■ **OBJECTIVE**
Give the number of lines in the data that hold the string "rigid". Nothing else is needed.

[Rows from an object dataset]
········
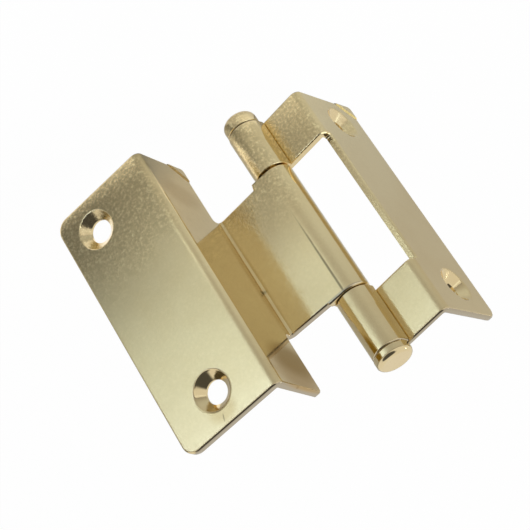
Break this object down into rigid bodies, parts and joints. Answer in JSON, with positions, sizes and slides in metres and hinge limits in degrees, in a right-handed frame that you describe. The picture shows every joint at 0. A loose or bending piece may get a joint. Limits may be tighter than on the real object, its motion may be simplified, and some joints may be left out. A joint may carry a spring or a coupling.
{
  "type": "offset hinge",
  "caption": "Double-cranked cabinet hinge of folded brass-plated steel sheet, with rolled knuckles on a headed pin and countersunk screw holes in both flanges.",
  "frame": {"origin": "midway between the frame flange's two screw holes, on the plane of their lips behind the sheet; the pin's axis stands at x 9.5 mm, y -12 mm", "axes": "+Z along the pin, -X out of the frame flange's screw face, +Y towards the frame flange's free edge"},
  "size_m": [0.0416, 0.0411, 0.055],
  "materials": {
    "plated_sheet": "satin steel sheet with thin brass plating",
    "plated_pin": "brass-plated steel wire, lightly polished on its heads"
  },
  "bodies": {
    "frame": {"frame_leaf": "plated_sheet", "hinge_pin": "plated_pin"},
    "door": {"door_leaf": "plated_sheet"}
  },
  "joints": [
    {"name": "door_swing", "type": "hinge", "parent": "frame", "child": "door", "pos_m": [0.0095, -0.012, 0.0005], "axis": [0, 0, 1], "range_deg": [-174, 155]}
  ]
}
········
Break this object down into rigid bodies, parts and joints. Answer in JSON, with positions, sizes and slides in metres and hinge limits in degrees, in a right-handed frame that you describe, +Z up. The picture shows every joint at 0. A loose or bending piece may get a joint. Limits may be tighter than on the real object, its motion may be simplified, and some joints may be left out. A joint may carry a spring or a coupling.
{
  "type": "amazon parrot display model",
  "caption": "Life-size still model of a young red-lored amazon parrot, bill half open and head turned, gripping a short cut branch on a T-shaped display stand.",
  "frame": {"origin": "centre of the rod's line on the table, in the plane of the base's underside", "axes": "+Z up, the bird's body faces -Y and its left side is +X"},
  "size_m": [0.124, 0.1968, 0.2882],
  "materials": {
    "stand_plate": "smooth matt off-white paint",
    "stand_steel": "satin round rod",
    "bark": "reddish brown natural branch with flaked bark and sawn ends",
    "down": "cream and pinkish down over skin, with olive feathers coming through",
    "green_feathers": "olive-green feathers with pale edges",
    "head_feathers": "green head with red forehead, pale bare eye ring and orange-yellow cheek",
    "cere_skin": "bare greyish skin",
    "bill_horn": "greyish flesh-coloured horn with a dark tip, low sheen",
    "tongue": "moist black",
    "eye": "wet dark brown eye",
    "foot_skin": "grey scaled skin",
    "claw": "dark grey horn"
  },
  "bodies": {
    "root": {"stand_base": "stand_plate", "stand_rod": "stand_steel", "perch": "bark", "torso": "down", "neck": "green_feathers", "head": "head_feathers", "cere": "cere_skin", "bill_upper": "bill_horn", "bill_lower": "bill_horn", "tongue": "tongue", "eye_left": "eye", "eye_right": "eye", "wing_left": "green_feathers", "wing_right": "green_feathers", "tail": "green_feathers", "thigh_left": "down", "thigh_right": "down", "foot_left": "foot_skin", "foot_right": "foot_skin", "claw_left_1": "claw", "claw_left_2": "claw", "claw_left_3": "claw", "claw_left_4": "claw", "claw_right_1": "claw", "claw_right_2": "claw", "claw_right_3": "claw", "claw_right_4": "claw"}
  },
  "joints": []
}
········
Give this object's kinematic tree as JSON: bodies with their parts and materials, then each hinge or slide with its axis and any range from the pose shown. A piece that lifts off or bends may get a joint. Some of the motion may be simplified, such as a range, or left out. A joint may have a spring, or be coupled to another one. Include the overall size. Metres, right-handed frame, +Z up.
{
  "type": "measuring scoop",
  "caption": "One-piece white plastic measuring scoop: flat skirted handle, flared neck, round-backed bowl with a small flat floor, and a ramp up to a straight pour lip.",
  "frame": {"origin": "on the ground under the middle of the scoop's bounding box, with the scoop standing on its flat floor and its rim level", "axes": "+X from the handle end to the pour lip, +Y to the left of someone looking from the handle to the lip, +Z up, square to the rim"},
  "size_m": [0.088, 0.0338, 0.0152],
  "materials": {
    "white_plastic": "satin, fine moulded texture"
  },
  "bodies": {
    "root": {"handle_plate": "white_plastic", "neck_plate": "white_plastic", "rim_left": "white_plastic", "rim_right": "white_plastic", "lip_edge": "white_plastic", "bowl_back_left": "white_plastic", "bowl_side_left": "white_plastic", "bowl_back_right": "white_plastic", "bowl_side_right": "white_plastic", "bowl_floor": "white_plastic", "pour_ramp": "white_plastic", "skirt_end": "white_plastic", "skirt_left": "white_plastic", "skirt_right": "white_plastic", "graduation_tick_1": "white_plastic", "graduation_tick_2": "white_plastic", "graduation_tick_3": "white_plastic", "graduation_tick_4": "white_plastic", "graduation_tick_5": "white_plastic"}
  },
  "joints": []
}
········
■ **WORKED ANSWER**
2